He was born in 1638, probably in Aberdeenshire. He studied at Marischal College in Aberdeen and graduated MA in 1658.

He was ordained as minister of Auchinleck in 1663. Whilst in Auchinleck his house was robbed and his family was threatened. The parish was fined 3500 merks by the Privy Council due to this incident. He was translated to second charge of Greyfriars Kirk in Edinburgh in 1669.

In 1672 he moved to second charge of St Giles High Church before returning to Greyfriars in 1674. In 1681 he moved back to St Giles, but as first charge of the Old Kirk quadrant. He was suspended (along with scores of others) in 1689 for expressing his fears of Popery within the emerging Scottish church and for refusing to pray for the incoming King William & Queen Mary but instead praying for King James and the bishops.

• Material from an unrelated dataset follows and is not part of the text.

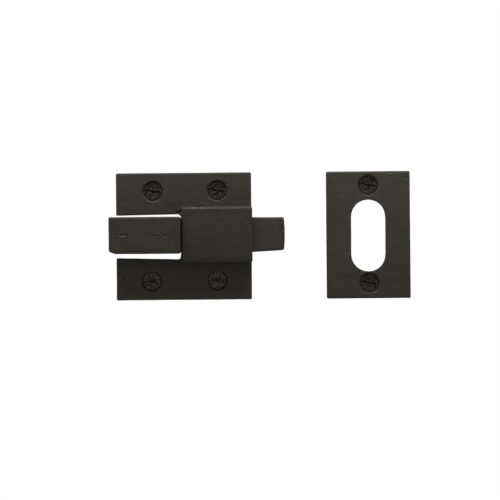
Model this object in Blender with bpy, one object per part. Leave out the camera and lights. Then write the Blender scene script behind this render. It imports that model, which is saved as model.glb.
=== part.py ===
"""Toggle bolt latch: a flat iron bolt that slides through a cast housing into a strike plate.

The frame is the door's: +X is the way the bolt is thrown, +Z is up and -Y faces out of the door.
Both plates lie on the door's face, the plane Y = 0, and the origin is the centre of the latch
plate's outline on that plane. A height is a distance off the door, so height h lies at Y = -h.
All sizes are in metres.
"""

import math

import bmesh
import bpy
from mathutils import Matrix, Vector

# Latch plate
PLATE_WIDTH = 0.0580
PLATE_HEIGHT = 0.0545
PLATE_THICK = 0.0040
PLATE_EDGE = 0.0005

# Raised box over the bolt, cast in one with the plate
BOX_X = (-0.0010, 0.02935)
BOX_HEIGHT = 0.0234
BOX_Z = 0.0006
BOX_FOOT = 0.0004
BOX_FRONT = 0.0127
BOX_EDGE = 0.00055

# Open slot that the grip runs in, between the plate's two arms
SLOT_END_X = -0.00154
SLOT_MOUTH_Z = (-0.0090, 0.0090)
SLOT_END_Z = (-0.0097, 0.0094)
SLOT_CORNER = 0.0009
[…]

He may therefore be described as a Jacobite.

He died on 17 August 1702.

==Family==
He firstly married Jean McLauchlin, who died in 1689 and was buried in Greyfriars Kirkyard.

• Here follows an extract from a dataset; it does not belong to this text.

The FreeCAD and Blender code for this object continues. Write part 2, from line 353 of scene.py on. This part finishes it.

He secondly married Jean Orrock, widow of Gilbert Lyon, minister of Kinghorn. By the latter he had a son Robert Ramsay (c.1695-1716) who became an Edinburgh merchant (apprenticed to Alexander Callendar in 1709). His daughter Jean Ramsay married Alexander Falconer, an Edinburgh advocate, in 1720. His widow Jean married Robert Cheyne (1650-1735) minister of Girthon near Kirkcudbright.